§ Exercise inputs
================

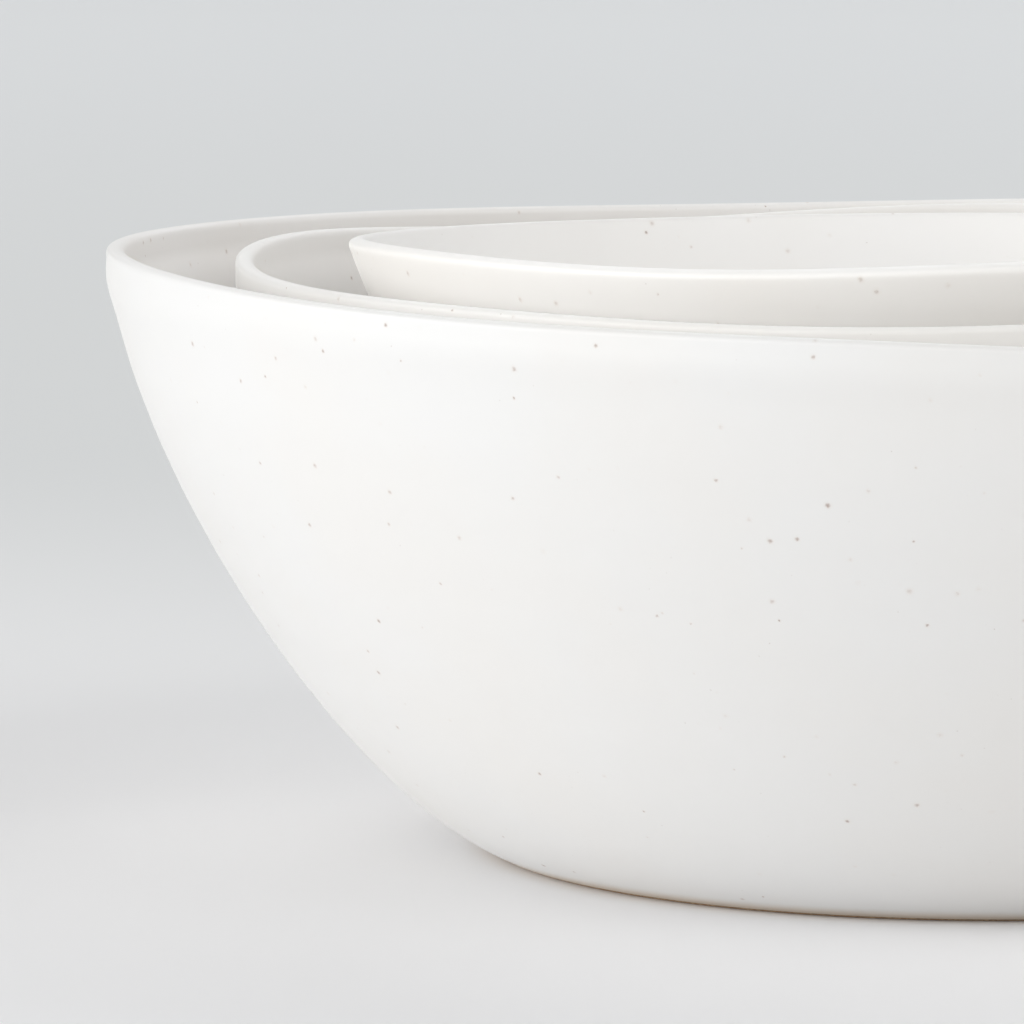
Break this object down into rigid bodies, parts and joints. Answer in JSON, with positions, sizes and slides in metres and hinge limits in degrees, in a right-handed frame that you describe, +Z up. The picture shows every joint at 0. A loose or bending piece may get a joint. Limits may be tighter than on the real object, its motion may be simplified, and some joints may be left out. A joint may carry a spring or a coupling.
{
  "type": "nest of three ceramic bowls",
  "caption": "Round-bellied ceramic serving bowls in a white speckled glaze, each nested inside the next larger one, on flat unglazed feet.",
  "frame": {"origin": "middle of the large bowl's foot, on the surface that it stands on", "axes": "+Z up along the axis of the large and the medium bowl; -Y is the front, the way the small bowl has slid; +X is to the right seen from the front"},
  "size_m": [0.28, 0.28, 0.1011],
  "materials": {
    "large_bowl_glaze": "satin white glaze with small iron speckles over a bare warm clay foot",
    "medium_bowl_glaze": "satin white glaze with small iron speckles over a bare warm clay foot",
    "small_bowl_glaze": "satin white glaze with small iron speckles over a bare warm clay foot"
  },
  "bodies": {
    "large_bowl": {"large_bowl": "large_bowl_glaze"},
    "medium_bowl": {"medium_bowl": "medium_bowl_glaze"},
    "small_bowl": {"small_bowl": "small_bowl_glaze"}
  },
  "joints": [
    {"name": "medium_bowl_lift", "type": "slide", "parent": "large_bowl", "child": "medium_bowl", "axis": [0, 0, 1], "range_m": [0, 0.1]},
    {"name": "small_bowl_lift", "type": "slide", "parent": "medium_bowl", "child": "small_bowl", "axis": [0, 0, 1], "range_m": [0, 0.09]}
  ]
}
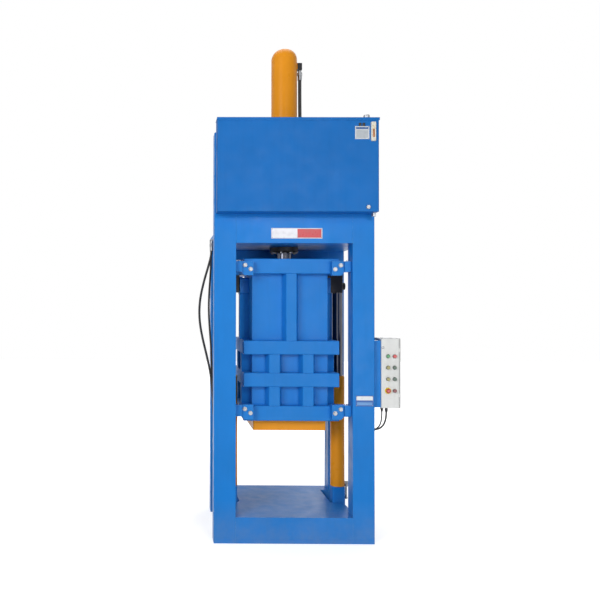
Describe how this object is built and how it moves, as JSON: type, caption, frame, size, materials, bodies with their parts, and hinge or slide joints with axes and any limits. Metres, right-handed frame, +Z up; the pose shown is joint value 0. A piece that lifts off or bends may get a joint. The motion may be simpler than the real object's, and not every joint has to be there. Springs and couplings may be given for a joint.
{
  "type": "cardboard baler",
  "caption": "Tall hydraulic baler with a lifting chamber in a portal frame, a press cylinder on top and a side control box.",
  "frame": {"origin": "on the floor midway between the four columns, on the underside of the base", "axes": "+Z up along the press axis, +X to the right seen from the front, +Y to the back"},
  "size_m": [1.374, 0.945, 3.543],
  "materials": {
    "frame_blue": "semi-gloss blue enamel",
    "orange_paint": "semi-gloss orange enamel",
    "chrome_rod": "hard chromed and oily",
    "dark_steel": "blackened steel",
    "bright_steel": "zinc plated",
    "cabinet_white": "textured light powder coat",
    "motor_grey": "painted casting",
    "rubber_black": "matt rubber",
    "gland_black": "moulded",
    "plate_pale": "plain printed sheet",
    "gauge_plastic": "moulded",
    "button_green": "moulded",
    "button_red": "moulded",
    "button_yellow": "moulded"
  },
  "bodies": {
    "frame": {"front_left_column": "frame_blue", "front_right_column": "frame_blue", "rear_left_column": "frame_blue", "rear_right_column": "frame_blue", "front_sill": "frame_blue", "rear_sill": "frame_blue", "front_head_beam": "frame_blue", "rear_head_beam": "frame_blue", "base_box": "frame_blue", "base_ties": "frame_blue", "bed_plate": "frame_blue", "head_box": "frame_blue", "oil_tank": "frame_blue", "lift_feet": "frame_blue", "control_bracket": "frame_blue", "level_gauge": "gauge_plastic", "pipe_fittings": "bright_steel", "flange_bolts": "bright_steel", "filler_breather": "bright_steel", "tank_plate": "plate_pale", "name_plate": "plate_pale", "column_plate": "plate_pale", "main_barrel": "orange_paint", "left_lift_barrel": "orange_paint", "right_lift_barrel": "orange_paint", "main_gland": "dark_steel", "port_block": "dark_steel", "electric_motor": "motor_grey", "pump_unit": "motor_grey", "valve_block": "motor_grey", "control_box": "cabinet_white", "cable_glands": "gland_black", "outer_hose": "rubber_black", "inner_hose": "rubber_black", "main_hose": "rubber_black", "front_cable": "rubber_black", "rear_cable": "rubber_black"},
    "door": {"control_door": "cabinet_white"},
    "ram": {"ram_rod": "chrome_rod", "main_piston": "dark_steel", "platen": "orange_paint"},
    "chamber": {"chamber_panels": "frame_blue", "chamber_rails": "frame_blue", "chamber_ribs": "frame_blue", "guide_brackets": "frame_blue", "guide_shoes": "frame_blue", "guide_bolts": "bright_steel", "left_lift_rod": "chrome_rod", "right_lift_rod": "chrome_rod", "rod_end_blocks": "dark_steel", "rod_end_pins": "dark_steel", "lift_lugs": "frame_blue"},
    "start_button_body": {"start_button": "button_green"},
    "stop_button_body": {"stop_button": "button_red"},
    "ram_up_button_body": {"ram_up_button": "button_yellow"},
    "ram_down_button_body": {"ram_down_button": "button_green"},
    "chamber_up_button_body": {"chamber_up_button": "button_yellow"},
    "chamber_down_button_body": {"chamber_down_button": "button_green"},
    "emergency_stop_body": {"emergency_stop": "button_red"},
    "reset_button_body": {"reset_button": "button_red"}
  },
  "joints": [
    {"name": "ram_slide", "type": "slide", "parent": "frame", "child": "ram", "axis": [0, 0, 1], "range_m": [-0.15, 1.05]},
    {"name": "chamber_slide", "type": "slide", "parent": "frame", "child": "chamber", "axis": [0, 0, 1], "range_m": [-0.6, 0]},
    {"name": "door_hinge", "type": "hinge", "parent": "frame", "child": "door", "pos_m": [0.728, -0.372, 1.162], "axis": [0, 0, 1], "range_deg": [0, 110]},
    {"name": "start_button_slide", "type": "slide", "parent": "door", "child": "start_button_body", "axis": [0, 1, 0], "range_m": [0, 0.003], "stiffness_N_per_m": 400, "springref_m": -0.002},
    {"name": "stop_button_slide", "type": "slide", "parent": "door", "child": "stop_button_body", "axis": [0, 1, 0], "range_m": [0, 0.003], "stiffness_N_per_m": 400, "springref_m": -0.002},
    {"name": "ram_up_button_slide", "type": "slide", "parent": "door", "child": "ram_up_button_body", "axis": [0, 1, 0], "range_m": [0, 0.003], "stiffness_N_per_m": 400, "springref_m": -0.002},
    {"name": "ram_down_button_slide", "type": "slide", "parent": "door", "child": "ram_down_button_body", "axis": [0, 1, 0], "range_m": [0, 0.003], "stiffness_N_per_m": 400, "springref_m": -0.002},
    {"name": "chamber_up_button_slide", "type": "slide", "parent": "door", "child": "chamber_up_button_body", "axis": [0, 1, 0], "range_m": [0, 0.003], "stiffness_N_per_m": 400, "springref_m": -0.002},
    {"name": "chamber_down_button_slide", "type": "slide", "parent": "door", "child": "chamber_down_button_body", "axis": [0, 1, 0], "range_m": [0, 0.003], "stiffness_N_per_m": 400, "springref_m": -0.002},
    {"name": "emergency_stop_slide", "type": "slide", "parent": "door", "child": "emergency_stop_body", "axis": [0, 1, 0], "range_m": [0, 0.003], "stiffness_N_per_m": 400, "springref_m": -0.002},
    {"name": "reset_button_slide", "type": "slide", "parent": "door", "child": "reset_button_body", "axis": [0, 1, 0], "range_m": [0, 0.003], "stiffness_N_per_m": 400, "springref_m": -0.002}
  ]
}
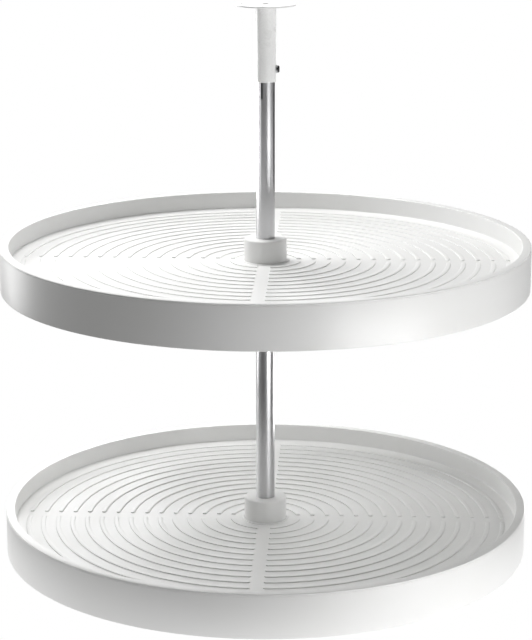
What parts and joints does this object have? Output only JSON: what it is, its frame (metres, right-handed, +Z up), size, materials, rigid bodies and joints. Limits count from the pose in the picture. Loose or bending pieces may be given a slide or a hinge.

================

§ What to produce
Set down all of the records shown above once more, exactly.

§ Complete output
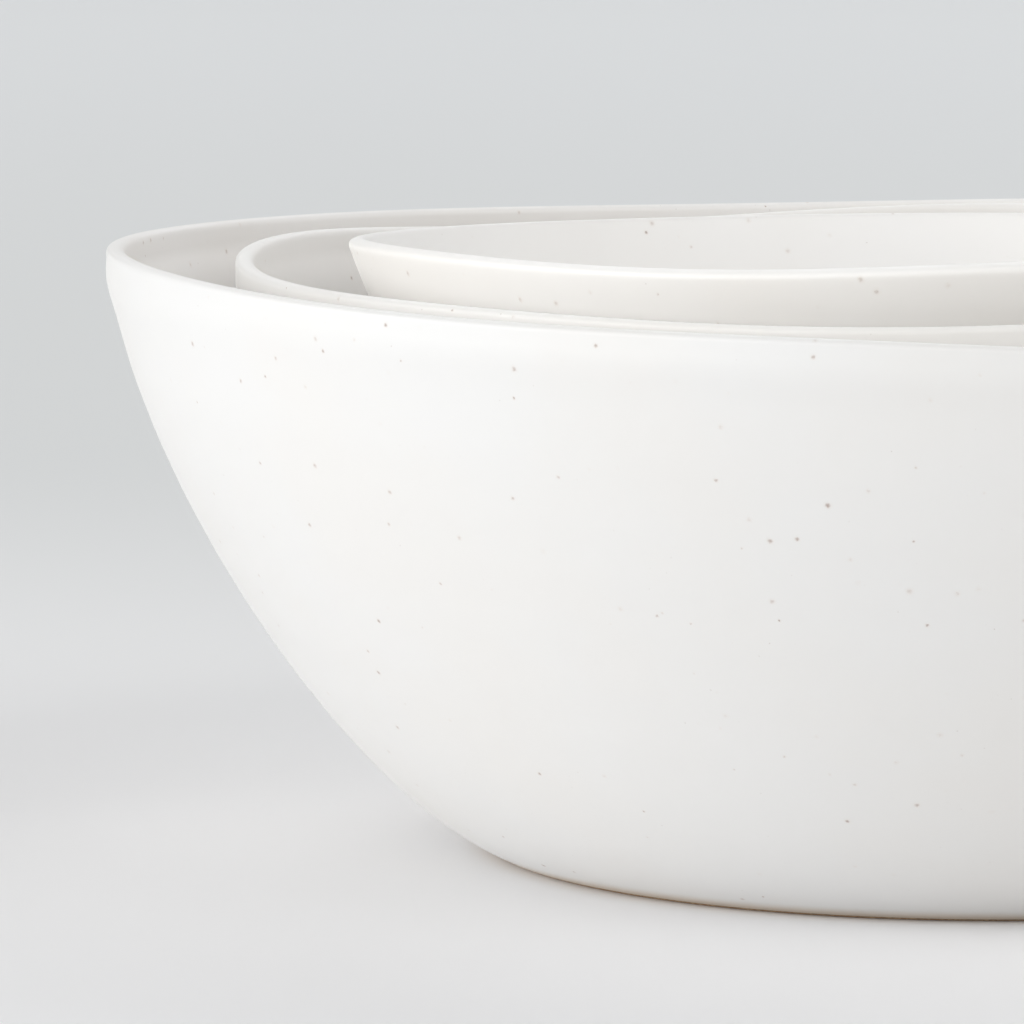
Break this object down into rigid bodies, parts and joints. Answer in JSON, with positions, sizes and slides in metres and hinge limits in degrees, in a right-handed frame that you describe, +Z up. The picture shows every joint at 0. A loose or bending piece may get a joint. Limits may be tighter than on the real object, its motion may be simplified, and some joints may be left out. A joint may carry a spring or a coupling.
{
  "type": "nest of three ceramic bowls",
  "caption": "Round-bellied ceramic serving bowls in a white speckled glaze, each nested inside the next larger one, on flat unglazed feet.",
  "frame": {"origin": "middle of the large bowl's foot, on the surface that it stands on", "axes": "+Z up along the axis of the large and the medium bowl; -Y is the front, the way the small bowl has slid; +X is to the right seen from the front"},
  "size_m": [0.28, 0.28, 0.1011],
  "materials": {
    "large_bowl_glaze": "satin white glaze with small iron speckles over a bare warm clay foot",
    "medium_bowl_glaze": "satin white glaze with small iron speckles over a bare warm clay foot",
    "small_bowl_glaze": "satin white glaze with small iron speckles over a bare warm clay foot"
  },
  "bodies": {
    "large_bowl": {"large_bowl": "large_bowl_glaze"},
    "medium_bowl": {"medium_bowl": "medium_bowl_glaze"},
    "small_bowl": {"small_bowl": "small_bowl_glaze"}
  },
  "joints": [
    {"name": "medium_bowl_lift", "type": "slide", "parent": "large_bowl", "child": "medium_bowl", "axis": [0, 0, 1], "range_m": [0, 0.1]},
    {"name": "small_bowl_lift", "type": "slide", "parent": "medium_bowl", "child": "small_bowl", "axis": [0, 0, 1], "range_m": [0, 0.09]}
  ]
}
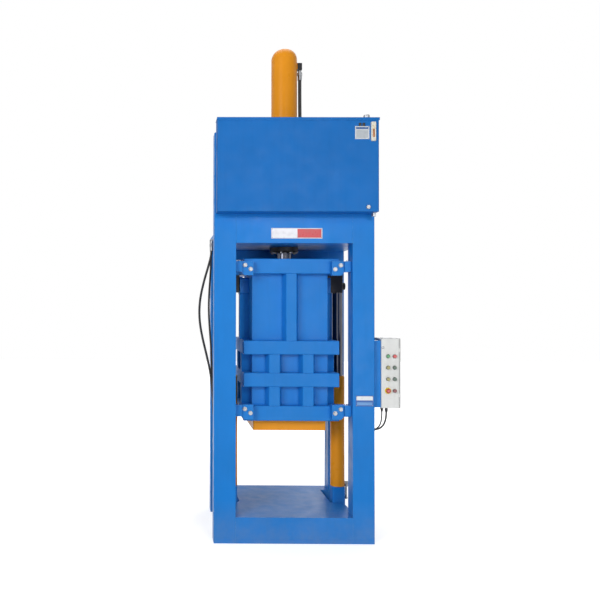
Describe how this object is built and how it moves, as JSON: type, caption, frame, size, materials, bodies with their parts, and hinge or slide joints with axes and any limits. Metres, right-handed frame, +Z up; the pose shown is joint value 0. A piece that lifts off or bends may get a joint. The motion may be simpler than the real object's, and not every joint has to be there. Springs and couplings may be given for a joint.
{
  "type": "cardboard baler",
  "caption": "Tall hydraulic baler with a lifting chamber in a portal frame, a press cylinder on top and a side control box.",
  "frame": {"origin": "on the floor midway between the four columns, on the underside of the base", "axes": "+Z up along the press axis, +X to the right seen from the front, +Y to the back"},
  "size_m": [1.374, 0.945, 3.543],
  "materials": {
    "frame_blue": "semi-gloss blue enamel",
    "orange_paint": "semi-gloss orange enamel",
    "chrome_rod": "hard chromed and oily",
    "dark_steel": "blackened steel",
    "bright_steel": "zinc plated",
    "cabinet_white": "textured light powder coat",
    "motor_grey": "painted casting",
    "rubber_black": "matt rubber",
    "gland_black": "moulded",
    "plate_pale": "plain printed sheet",
    "gauge_plastic": "moulded",
    "button_green": "moulded",
    "button_red": "moulded",
    "button_yellow": "moulded"
  },
  "bodies": {
    "frame": {"front_left_column": "frame_blue", "front_right_column": "frame_blue", "rear_left_column": "frame_blue", "rear_right_column": "frame_blue", "front_sill": "frame_blue", "rear_sill": "frame_blue", "front_head_beam": "frame_blue", "rear_head_beam": "frame_blue", "base_box": "frame_blue", "base_ties": "frame_blue", "bed_plate": "frame_blue", "head_box": "frame_blue", "oil_tank": "frame_blue", "lift_feet": "frame_blue", "control_bracket": "frame_blue", "level_gauge": "gauge_plastic", "pipe_fittings": "bright_steel", "flange_bolts": "bright_steel", "filler_breather": "bright_steel", "tank_plate": "plate_pale", "name_plate": "plate_pale", "column_plate": "plate_pale", "main_barrel": "orange_paint", "left_lift_barrel": "orange_paint", "right_lift_barrel": "orange_paint", "main_gland": "dark_steel", "port_block": "dark_steel", "electric_motor": "motor_grey", "pump_unit": "motor_grey", "valve_block": "motor_grey", "control_box": "cabinet_white", "cable_glands": "gland_black", "outer_hose": "rubber_black", "inner_hose": "rubber_black", "main_hose": "rubber_black", "front_cable": "rubber_black", "rear_cable": "rubber_black"},
    "door": {"control_door": "cabinet_white"},
    "ram": {"ram_rod": "chrome_rod", "main_piston": "dark_steel", "platen": "orange_paint"},
    "chamber": {"chamber_panels": "frame_blue", "chamber_rails": "frame_blue", "chamber_ribs": "frame_blue", "guide_brackets": "frame_blue", "guide_shoes": "frame_blue", "guide_bolts": "bright_steel", "left_lift_rod": "chrome_rod", "right_lift_rod": "chrome_rod", "rod_end_blocks": "dark_steel", "rod_end_pins": "dark_steel", "lift_lugs": "frame_blue"},
    "start_button_body": {"start_button": "button_green"},
    "stop_button_body": {"stop_button": "button_red"},
    "ram_up_button_body": {"ram_up_button": "button_yellow"},
    "ram_down_button_body": {"ram_down_button": "button_green"},
    "chamber_up_button_body": {"chamber_up_button": "button_yellow"},
    "chamber_down_button_body": {"chamber_down_button": "button_green"},
    "emergency_stop_body": {"emergency_stop": "button_red"},
    "reset_button_body": {"reset_button": "button_red"}
  },
  "joints": [
    {"name": "ram_slide", "type": "slide", "parent": "frame", "child": "ram", "axis": [0, 0, 1], "range_m": [-0.15, 1.05]},
    {"name": "chamber_slide", "type": "slide", "parent": "frame", "child": "chamber", "axis": [0, 0, 1], "range_m": [-0.6, 0]},
    {"name": "door_hinge", "type": "hinge", "parent": "frame", "child": "door", "pos_m": [0.728, -0.372, 1.162], "axis": [0, 0, 1], "range_deg": [0, 110]},
    {"name": "start_button_slide", "type": "slide", "parent": "door", "child": "start_button_body", "axis": [0, 1, 0], "range_m": [0, 0.003], "stiffness_N_per_m": 400, "springref_m": -0.002},
    {"name": "stop_button_slide", "type": "slide", "parent": "door", "child": "stop_button_body", "axis": [0, 1, 0], "range_m": [0, 0.003], "stiffness_N_per_m": 400, "springref_m": -0.002},
    {"name": "ram_up_button_slide", "type": "slide", "parent": "door", "child": "ram_up_button_body", "axis": [0, 1, 0], "range_m": [0, 0.003], "stiffness_N_per_m": 400, "springref_m": -0.002},
    {"name": "ram_down_button_slide", "type": "slide", "parent": "door", "child": "ram_down_button_body", "axis": [0, 1, 0], "range_m": [0, 0.003], "stiffness_N_per_m": 400, "springref_m": -0.002},
    {"name": "chamber_up_button_slide", "type": "slide", "parent": "door", "child": "chamber_up_button_body", "axis": [0, 1, 0], "range_m": [0, 0.003], "stiffness_N_per_m": 400, "springref_m": -0.002},
    {"name": "chamber_down_button_slide", "type": "slide", "parent": "door", "child": "chamber_down_button_body", "axis": [0, 1, 0], "range_m": [0, 0.003], "stiffness_N_per_m": 400, "springref_m": -0.002},
    {"name": "emergency_stop_slide", "type": "slide", "parent": "door", "child": "emergency_stop_body", "axis": [0, 1, 0], "range_m": [0, 0.003], "stiffness_N_per_m": 400, "springref_m": -0.002},
    {"name": "reset_button_slide", "type": "slide", "parent": "door", "child": "reset_button_body", "axis": [0, 1, 0], "range_m": [0, 0.003], "stiffness_N_per_m": 400, "springref_m": -0.002}
  ]
}
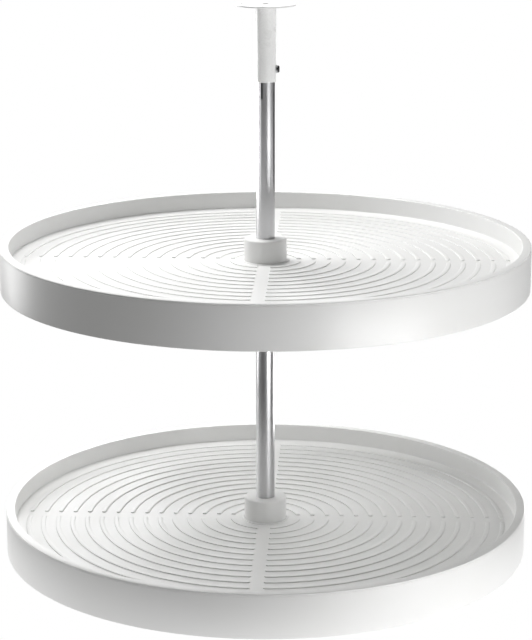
What parts and joints does this object have? Output only JSON: what it is, its frame (metres, right-handed, +Z up), size, materials, rigid bodies and joints. Limits count from the pose in the picture. Loose or bending pieces may be given a slide or a hinge.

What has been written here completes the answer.